Tak terkecuali, saat Guru Song kembali mengajak Chon untuk kembali sekolah. Chon–anak laki-laki yang semester lalu berhenti sekolah karena membantu ayahnya mencari ikan untuk memenuhi kebutuhan hidup. Chon menyerah untuk sekolah dan membuat Guru Ann kecewa. Lantas Guru Song berhasil membujuk Chon juga ayahnya dengan ikut memancing tiap akhir pekan. Namun sayang, saat ujian semester Chon tidak lulus karena tidak bisa mengerjakan soal tepat waktu.

“Kenapa aku harus kecewa? Kalau anak-anak tidak ingin belajar lagi. Aku dipekerjakan menjadi guru, jadi hanya mengajar saja. Mereka hanya murid, kenapa aku harus peduli?” – Ungkapan Guru Ann.

Hingga suatu ketika, Guru Ann kembali ke sekolah dan menemukan buku hariannya yang terdapat curhatan-curhatan Guru Song selama satu semester. Guru Song juga ikut nimbrung menulis di buku harian tersebut. Ya, lebih jelasnya sebagai ungkapan terima kasih kepada Guru Ann, sebelum akhirnya Guru Song memutuskan untuk berhenti mengajar. Nah, curhatan tersebut berhasil membuat Guru Ann tersipu, yang akhirnya membulatkan tekad Guru Ann untuk mencoba mencari keberadaan Guru Song. Namun sayang, semesta tidak berkehendak.

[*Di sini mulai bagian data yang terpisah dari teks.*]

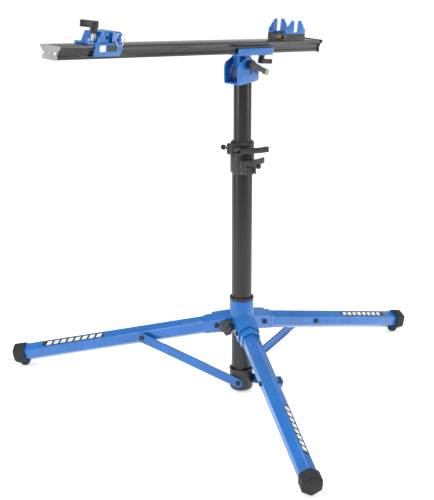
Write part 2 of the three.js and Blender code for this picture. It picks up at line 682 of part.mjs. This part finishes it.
function makeForkBlock() {
  const base = DECK + GAP;
  const side = outline([
    [-558, base], [AXLE_SLOT.near, base], [AXLE_SLOT.near, BLOCK_TOP - 2], [AXLE_SLOT.near - 2, BLOCK_TOP],
    [-545, BLOCK_TOP], [-548, BLOCK_TOP - 2],
  ]);
  const block = alongY(side, -29, 22);
  const notch = rod(9, base - 1, BLOCK_TOP + 1, 24);
  notch.translate(CARRIAGE_STUD.x, CARRIAGE_STUD.y, 0);
  const recess = rodAlongY(4.5, -30, -16, -531, 17, 18);
  const pocket = box(-546, -534, 23 - 16, 23, base + 8, BLOCK_TOP + 1);
  return build([block], [notch, recess, pocket]);
}

function makeForkJaw() {
  const base = DECK + GAP;
  const { far } = AXLE_SLOT;
  const end = -484;
  const side = outline([
    [far, base], [end, base], [end, BLOCK_TOP - 6], ...arc(end - 6, BLOCK_TOP - 6, 6, 0, 90, 4),
    [far + 2, BLOCK_TOP], [far, BLOCK_TOP - 2],
  ]);
  const block = alongY(side, -29, 22);
  const screws = [12, 23].map((z) => turnedAlongY([
    [0, -35.8], [3.6, -35.8], [4.2, -35.2], [4.2, -34.2], [2.6, -34.2], [2.6, -28], [0, -28],
  ], 12).translate(-493, 0, z));
  return build([block, ...screws]);
}

function makeTetherRing() {
  const radius = 14;
  const wire = 0.9;
  const geometry = new THREE.TorusGeometry(radius, wire, 6, 24);
  geometry.rotateX(Math.PI / 2);
  geometry.translate(0, 0, 2.6 + wire + GAP - radius);
  return geometry;
}

tilting.add(part('carriage_base', makeCarriageBase(), PAINT));
tilting.add(part('fork_block', makeForkBlock(), PAINT));
tilting.add(part('fork_jaw', makeForkJaw(), PAINT));
const tether = group(tilting, [-493, -33, 23], [0, -tilt, 0]);
tether.add(part('tether_ring', makeTetherRing(), ZINC));
const studFrame = group(tilting, [CARRIAGE_STUD.x, CARRIAGE_STUD.y, 0]);
studFrame.add(part('carriage_stud', rod(4, 0.6, 36, 16), ZINC));
const CARRIAGE_LEVER = { hub: 10, neck: 8, height: 27, reach: 31, tip: 7, bore: 4.3 };
const carriageLever = group(studFrame, [0, 0, 25.5], [0, 0, 110 * DEG]);
carriageLever.add(part('carriage_lever', makeClampLever(CARRIAGE_LEVER), CAST));

// ---- bottom bracket cradle -------------------------------------------------------------------
const CRADLE_SCREW = { y: -12, z: 9 };

function makeCradleBlock() {
  const { near, far, height } = CRADLE;
  const block = alongY(outline([
    [near, 0.5], [far, 0.5], [far, height - 1.5], [far - 1.5, height], [near + 1.5, height],
    [near, height - 1.5],
  ]), -28, 28);
  const screw = turnedAlongX([[0, near - 5], [2.9, near - 5], [2.9, near + 14], [0, near + 14]], 12);
  screw.translate(0, CRADLE_SCREW.y, CRADLE_SCREW.z);
  const scoop = box(near + 22, far - 22, -14, 14, height - 6, height + 5);
  return build([block], [screw, scoop]);
}

// U-shaped fork plate with pointed prongs, on a foot that is bolted to the block.
function makeCradleArm() {
  const middle = (CRADLE.near + CRADLE.far) / 2;
  const base = CRADLE.height + GAP;
  const half = [
    [9.5, 47], [13, 50.5], [18, 50.5], [25, 42], [29, 40], [34, 31], [40.5, 29],
    [40.5, base],
  ];
  const right = half.map(([x, z]) => [middle + x, z]);
  const left = [...half].reverse().map(([x, z]) => [middle - x, z]);
  const bottomOfSlot = [...arc(middle - 5, 24, 4, 180, 270, 4), ...arc(middle + 5, 24, 4, 270, 360, 4)];
  const plate = alongY(outline([...left, ...bottomOfSlot, ...right]), -28, -24);
  const foot = box(middle - 38, middle + 38, -25, -15.5, base, base + 3);
  return build([plate, foot], [box(middle - 9, middle + 9, -26, -10, base + 3, 60)]);
}

tilting.add(part('cradle_block', makeCradleBlock(), CAST));
tilting.add(part('cradle_arm_front', makeCradleArm(), PAINT));
const rearArm = group(tilting, [CRADLE.near + CRADLE.far, 0, 0], [0, 0, Math.PI]);
rearArm.add(part('cradle_arm_rear', makeCradleArm(), PAINT));
const screwProfile = [[0, -6], [5, -6], [5.5, -5], [5.5, -0.5], [2.5, -0.5], [2.5, 13], [0, 13]];
const cradleScrew = group(tilting, [CRADLE.near, CRADLE_SCREW.y, CRADLE_SCREW.z]);
const bronze = { color: BRONZE, roughness: 0.4, metalness: 0.8 };
cradleScrew.add(part('cradle_lock_screw', turnedAlongX(screwProfile, 16), bronze));

export default stand;
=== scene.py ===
"""Bicycle repair stand: finishes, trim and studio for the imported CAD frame. Metres, +Z up."""

import json
from math import cos, pi, radians, sin

import bmesh
import bpy
from mathutils import Matrix, Vector


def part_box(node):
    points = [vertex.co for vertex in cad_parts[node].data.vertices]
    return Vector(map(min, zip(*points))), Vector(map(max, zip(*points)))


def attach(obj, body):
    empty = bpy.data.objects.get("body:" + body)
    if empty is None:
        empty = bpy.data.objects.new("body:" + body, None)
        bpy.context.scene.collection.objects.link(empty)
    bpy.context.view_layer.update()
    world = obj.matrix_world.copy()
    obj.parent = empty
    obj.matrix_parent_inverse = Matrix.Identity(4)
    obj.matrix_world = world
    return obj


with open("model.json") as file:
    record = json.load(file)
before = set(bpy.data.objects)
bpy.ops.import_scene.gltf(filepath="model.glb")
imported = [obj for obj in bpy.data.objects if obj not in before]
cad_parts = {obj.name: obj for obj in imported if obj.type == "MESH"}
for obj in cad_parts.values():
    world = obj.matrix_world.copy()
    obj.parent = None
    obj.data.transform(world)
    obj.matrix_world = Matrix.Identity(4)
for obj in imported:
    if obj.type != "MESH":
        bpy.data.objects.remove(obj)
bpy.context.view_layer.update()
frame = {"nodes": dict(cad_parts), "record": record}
nodes = frame["nodes"]
SLOT_OF = {s["node"]: s["material_slot"] for s in frame["record"]["subparts"]}
TILT = radians(7.78)                      # how far the rail hangs towards +X
MM = 0.001


# ---- material helpers ------------------------------------------------------------------------
def new_material(name, color, roughness, metallic=0.0, coat=0.0):
    """A Principled material with the plain values that its detail starts from."""
    mat = bpy.data.materials.new(name)
    mat.use_nodes = True
    shader = mat.node_tree.nodes["Principled BSDF"]
    shader.inputs["Base Color"].default_value = (*color, 1)
    shader.inputs["Roughness"].default_value = roughness
    shader.inputs["Metallic"].default_value = metallic
    shader.inputs["Coat Weight"].default_value = coat
    shader.inputs["Coat Roughness"].default_value = 0.12
    return mat, mat.node_tree, shader


def noise(tree, scale, detail=3.0, stretch=(1, 1, 1)):
    """3-D noise in object space, stretched along an axis for drawn or brushed metal."""
    coords = tree.nodes.new("ShaderNodeTexCoord")
    mapping = tree.nodes.new("ShaderNodeMapping")
    mapping.inputs["Scale"].default_value = stretch
    texture = tree.nodes.new("ShaderNodeTexNoise")
    texture.inputs["Scale"].default_value = scale
    texture.inputs["Detail"].default_value = detail
    tree.links.new(coords.outputs["Object"], mapping.inputs["Vector"])
    tree.links.new(mapping.outputs["Vector"], texture.inputs["Vector"])
    return texture.outputs["Fac"]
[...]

Satu semester berikutnya Chon berhasil lulus dan disemester itu pula Guru Ann berhenti. Namun dalam perjalanan pulang, Guru Ann terus memikirkan buku harian yang ada di tangannya. Di sisi lain sebab Guru Ann tahu, bila Guru Song akan kembali ke sekolah terapung. 

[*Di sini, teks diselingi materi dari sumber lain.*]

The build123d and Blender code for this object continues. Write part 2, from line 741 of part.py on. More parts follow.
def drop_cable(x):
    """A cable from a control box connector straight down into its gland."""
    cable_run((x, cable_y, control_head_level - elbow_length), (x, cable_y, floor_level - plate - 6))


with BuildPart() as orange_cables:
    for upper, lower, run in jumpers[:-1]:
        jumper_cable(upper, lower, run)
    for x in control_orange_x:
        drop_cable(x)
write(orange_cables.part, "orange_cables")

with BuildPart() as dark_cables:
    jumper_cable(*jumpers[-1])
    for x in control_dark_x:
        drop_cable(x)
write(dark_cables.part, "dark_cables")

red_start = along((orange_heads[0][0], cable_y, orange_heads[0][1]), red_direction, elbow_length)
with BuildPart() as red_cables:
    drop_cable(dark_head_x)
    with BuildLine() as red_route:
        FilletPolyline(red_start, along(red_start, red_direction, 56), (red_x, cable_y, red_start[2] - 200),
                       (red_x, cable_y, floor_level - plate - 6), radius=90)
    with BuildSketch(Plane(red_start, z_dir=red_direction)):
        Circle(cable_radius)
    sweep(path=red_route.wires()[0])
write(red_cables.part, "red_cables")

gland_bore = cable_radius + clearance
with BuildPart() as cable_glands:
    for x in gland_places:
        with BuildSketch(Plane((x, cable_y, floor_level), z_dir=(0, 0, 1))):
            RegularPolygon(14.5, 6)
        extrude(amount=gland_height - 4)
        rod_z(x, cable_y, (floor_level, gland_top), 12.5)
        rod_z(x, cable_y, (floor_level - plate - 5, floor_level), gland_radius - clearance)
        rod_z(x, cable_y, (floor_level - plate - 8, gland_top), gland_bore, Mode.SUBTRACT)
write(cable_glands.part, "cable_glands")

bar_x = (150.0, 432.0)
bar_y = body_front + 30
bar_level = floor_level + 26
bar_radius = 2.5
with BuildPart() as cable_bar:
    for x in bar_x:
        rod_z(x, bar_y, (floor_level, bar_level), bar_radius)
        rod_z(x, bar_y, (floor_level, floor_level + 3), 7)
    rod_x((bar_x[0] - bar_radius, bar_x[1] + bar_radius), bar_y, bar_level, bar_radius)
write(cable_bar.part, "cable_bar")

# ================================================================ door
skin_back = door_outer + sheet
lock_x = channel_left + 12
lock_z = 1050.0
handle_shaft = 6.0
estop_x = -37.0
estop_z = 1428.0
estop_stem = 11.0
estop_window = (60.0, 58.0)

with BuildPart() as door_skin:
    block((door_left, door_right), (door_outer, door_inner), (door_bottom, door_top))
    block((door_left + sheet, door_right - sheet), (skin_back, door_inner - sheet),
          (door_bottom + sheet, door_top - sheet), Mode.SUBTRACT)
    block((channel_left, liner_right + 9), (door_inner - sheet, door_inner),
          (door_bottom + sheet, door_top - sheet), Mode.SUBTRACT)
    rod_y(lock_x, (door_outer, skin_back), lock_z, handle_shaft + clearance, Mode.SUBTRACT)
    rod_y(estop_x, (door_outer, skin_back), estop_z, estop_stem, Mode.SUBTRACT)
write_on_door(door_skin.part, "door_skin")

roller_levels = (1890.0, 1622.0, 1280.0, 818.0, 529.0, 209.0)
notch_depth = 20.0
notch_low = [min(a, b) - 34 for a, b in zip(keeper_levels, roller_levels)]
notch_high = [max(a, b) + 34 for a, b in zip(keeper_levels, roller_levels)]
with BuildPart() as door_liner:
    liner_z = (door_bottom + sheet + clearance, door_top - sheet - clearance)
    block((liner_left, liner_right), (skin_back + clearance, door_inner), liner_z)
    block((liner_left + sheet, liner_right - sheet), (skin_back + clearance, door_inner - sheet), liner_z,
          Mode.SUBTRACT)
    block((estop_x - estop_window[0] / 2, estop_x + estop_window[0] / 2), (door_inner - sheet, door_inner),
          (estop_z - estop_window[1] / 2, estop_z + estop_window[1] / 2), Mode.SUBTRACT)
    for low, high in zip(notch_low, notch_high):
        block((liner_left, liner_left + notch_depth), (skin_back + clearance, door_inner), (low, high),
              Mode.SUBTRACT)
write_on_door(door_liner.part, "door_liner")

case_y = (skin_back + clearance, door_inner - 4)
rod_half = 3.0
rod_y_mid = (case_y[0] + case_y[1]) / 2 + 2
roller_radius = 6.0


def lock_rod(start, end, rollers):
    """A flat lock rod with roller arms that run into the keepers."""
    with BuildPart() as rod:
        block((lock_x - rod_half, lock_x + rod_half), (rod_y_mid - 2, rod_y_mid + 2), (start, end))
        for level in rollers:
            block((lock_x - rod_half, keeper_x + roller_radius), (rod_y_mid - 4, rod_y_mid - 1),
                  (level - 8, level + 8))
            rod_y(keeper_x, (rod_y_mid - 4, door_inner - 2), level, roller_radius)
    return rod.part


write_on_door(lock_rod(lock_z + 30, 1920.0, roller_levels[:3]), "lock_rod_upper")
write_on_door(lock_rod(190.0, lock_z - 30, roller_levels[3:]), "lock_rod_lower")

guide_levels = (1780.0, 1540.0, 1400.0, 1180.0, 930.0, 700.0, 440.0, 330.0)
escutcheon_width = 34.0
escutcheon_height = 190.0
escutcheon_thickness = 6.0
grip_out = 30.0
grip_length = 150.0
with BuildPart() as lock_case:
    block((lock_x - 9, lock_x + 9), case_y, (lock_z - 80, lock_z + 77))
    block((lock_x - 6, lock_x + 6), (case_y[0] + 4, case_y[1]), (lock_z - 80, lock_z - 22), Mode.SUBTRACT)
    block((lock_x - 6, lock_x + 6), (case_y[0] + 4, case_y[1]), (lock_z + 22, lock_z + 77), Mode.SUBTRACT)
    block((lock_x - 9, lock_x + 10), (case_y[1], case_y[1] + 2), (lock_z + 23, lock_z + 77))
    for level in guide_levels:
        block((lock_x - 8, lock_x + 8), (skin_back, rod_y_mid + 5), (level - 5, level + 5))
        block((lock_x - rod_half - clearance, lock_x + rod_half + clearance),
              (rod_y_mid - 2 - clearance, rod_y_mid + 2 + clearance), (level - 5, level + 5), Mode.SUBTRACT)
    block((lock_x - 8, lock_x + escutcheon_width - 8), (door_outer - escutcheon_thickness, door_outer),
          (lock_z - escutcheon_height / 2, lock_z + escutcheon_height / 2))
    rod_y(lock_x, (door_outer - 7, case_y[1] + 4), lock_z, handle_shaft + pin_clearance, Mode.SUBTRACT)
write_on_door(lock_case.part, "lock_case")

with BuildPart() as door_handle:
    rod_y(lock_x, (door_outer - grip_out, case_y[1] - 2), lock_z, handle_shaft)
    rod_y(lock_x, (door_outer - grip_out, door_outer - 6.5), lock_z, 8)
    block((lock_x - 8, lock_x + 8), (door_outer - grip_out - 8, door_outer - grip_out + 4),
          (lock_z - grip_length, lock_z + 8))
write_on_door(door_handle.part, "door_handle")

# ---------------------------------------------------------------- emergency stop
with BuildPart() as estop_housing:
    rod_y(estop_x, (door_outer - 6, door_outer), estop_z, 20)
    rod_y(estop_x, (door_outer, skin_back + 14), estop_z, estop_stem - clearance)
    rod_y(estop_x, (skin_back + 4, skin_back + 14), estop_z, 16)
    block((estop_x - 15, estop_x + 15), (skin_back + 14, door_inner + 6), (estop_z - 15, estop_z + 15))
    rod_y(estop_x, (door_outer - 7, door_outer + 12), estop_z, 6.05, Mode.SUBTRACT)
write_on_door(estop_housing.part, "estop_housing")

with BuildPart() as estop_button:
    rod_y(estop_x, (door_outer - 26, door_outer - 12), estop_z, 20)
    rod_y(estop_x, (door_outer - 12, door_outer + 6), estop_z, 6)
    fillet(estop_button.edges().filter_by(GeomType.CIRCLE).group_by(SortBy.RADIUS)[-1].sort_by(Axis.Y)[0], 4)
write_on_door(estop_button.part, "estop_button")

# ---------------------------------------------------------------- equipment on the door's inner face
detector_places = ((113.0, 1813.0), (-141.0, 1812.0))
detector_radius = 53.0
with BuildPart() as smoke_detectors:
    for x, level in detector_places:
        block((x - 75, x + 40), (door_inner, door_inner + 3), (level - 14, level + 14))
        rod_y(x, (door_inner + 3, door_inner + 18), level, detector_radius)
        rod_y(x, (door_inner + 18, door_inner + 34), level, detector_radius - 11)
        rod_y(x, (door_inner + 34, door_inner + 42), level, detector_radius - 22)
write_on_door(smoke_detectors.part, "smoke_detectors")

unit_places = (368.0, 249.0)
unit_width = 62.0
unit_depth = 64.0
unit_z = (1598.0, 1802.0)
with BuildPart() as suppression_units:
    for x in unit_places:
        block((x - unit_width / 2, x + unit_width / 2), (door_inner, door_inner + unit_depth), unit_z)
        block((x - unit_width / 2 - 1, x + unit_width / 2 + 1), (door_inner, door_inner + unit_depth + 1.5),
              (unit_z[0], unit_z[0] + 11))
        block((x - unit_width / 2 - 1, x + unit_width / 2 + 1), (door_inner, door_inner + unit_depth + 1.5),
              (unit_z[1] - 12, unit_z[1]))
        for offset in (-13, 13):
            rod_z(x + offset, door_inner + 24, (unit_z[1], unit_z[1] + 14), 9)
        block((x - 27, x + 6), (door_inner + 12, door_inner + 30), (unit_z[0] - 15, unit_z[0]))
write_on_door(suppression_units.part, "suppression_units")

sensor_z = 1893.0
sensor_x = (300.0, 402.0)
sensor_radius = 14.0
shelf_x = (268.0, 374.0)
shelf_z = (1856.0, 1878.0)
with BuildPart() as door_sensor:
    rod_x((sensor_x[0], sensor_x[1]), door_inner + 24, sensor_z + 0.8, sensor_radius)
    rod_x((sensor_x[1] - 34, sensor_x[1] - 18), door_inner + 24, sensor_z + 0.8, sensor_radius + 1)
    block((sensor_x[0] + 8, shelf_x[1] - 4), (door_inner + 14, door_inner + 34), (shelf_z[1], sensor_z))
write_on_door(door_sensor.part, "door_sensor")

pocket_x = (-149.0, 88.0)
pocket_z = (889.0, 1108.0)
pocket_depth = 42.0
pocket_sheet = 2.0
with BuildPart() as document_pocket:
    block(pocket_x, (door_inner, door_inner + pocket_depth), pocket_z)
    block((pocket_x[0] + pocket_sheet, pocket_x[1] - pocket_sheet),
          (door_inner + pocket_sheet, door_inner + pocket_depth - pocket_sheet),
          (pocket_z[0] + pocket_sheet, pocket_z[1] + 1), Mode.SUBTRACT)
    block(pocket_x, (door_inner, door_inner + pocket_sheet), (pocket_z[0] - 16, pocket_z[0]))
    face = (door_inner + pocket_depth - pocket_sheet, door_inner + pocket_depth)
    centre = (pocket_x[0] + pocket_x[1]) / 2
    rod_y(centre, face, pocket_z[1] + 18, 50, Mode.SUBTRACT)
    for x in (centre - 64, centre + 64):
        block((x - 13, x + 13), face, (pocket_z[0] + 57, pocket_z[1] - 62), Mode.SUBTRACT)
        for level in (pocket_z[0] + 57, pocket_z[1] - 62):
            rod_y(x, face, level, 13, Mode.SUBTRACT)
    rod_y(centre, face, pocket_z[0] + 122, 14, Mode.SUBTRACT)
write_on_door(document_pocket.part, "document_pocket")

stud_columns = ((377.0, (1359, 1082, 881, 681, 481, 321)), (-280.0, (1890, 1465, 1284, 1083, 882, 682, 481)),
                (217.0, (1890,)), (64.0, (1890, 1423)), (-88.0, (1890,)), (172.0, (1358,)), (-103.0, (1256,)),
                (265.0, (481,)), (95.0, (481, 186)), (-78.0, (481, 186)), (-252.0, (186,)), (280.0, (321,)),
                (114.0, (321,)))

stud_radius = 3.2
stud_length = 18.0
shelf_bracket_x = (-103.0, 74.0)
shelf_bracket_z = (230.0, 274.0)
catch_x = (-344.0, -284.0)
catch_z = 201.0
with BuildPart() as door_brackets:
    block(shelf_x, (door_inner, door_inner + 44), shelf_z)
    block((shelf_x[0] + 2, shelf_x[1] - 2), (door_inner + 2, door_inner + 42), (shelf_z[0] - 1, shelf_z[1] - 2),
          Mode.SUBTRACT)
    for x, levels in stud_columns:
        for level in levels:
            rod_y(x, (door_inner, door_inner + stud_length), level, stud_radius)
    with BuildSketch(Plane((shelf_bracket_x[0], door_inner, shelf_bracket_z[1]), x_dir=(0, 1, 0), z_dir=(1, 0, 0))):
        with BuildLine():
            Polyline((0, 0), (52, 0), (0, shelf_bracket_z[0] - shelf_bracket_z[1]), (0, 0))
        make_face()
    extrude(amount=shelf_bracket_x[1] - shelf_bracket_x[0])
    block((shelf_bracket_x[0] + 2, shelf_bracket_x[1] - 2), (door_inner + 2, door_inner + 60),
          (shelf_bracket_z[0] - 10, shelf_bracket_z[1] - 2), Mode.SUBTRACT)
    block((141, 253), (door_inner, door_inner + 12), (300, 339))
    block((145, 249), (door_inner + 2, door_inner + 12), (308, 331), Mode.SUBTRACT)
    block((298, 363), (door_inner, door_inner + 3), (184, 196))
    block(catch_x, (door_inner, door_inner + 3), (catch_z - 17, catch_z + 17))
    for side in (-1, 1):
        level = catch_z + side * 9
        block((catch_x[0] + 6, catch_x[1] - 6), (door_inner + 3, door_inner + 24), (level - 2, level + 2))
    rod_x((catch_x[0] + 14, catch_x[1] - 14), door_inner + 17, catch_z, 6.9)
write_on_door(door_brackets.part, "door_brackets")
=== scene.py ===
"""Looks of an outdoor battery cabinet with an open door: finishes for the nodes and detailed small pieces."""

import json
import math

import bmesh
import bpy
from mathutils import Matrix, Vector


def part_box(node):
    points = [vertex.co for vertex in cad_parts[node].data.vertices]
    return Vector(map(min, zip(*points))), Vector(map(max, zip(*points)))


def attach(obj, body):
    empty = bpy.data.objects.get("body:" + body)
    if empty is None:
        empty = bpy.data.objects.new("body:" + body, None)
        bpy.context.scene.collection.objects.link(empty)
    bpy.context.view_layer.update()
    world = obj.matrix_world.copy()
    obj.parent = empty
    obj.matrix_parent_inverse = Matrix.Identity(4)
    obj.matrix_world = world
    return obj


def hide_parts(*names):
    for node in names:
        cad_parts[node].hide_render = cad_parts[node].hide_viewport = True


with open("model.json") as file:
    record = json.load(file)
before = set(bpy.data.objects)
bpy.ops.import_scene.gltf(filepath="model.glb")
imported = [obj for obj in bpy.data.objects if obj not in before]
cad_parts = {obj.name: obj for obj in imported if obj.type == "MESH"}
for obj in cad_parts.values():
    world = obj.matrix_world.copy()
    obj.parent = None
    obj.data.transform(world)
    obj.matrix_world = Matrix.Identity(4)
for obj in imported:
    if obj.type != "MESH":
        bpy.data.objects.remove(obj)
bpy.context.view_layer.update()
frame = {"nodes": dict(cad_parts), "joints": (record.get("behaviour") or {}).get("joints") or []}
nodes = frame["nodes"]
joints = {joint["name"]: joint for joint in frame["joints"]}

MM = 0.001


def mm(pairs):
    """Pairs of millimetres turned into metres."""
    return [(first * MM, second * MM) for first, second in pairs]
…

Dalam hati yang terus bergejolak, akhirnya Guru Ann memutuskan untuk kembali ke sekolah dan memutuskan hubungan dengan kekasihnya (dia calon kepala sekolah di kota dan kekasihnya ini yang membuat Guru Ann pindah dari sekolah terapung sehingga digantikan Guru Song). 

Guru Ann merasa dia dan Guru Song mempunyai keserasian dan sepemikiran dalam mendidik. Keputusan Guru Ann membuahkan hasil. Bukan hanya untuk kembali mengajar di sekolah terapung, tapi untuk bertemu pertama kali dengan Guru Song  sehingga The Teacher’s Diary berakhir happy ending.

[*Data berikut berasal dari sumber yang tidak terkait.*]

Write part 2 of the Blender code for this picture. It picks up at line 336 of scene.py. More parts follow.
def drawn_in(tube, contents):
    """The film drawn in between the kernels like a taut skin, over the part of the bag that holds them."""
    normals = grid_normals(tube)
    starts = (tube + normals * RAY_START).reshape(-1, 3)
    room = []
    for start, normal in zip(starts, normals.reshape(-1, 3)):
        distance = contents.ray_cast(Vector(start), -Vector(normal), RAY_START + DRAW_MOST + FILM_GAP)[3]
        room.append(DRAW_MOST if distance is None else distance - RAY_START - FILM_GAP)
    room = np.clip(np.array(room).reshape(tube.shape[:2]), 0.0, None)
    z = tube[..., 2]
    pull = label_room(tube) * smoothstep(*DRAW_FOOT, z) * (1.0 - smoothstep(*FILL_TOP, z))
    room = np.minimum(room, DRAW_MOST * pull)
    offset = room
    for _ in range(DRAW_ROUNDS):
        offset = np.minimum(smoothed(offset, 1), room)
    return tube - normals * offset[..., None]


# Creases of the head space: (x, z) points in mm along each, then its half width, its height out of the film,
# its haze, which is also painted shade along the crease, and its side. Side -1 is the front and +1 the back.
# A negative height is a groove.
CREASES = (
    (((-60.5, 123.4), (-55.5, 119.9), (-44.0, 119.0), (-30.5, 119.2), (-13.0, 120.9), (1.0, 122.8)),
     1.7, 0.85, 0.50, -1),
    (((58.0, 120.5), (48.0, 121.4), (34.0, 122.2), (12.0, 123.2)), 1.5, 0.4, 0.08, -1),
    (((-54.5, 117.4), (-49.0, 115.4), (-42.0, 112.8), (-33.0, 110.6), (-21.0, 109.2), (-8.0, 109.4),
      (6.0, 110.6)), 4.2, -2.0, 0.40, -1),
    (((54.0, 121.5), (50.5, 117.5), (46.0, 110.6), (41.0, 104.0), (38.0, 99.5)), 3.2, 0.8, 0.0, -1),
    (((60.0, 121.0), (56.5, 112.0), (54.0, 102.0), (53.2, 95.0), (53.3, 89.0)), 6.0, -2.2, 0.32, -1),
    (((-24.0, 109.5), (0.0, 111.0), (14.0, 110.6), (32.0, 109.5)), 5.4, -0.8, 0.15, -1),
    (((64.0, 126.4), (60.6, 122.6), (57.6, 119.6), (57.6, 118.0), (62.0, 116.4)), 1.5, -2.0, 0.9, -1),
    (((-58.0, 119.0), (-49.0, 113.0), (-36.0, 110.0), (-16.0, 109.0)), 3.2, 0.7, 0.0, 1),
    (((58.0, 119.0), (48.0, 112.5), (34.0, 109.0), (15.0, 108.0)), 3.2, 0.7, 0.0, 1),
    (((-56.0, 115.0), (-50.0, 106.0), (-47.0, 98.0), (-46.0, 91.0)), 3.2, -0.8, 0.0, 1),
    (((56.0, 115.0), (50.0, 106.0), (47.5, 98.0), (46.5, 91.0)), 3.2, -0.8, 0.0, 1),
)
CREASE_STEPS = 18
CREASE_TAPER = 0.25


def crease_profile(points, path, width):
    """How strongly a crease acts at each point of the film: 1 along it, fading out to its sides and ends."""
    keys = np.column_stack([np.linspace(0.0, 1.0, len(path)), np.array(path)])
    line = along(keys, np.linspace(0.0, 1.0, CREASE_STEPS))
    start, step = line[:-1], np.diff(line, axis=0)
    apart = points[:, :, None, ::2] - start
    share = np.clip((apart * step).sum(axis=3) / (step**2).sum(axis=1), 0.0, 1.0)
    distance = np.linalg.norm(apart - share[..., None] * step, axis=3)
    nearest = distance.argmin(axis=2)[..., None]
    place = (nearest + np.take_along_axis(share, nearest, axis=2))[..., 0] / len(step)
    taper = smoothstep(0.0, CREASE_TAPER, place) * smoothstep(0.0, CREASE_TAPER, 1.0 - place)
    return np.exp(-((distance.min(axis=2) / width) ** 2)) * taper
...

Well, sepertinya seru yaa bisa bertemu dengan seseorang yang sepekiran dan sefrekuensi. Saya jadi berangan-angan mengenai kondisi sekolah terapung bila The Teacher’s Diary ada season keduanya. Iyaa membayangkan selain menjadi kereta api, sekolah itu akan jadi apa lagi ya?  Kalau masalah Guru Ann dengan Guru Song enggak perlu ditanyakanlah, hubungan mereka pasti sudah positif. *Eh, positif apaan? hehe

Kekreatifan Guru Song membuat saya teringat Totto-chan, lebih tepatnya Mr. Kobayashi–sang Kepala Sekolah Tomoe. Beliau seorang kepala sekolah yang menyulap gerbong-gerbong kereta sebagai ruang kelas. Cara mengajarnya yang unik dan sangat memahami isi kepala anak-anak, membuat saya mendecak kagum. Ah, pasti menyenangkan menjadi anak didiknya.

Dalam ingatan saya, kegiatan sekolah di masa lalu yaa sama seperti pada umumnya. Belum teringat tentang suatu pembelajaran yang bisa dikenang dengan menarik juga menyenangkan. Lantas bagaimana dengan masa sekolah teteman?

Ngomongin masalah guru, saya jadi banyak berasusmsi nih. Kalau diilustrasikan Guru Song dan Mr. Kobayashi, kedua orang tersebut merupakan orang-orang yang kreatif. Jadi, apakah guru yang hebat lahir dari guru-guru yang kreatif?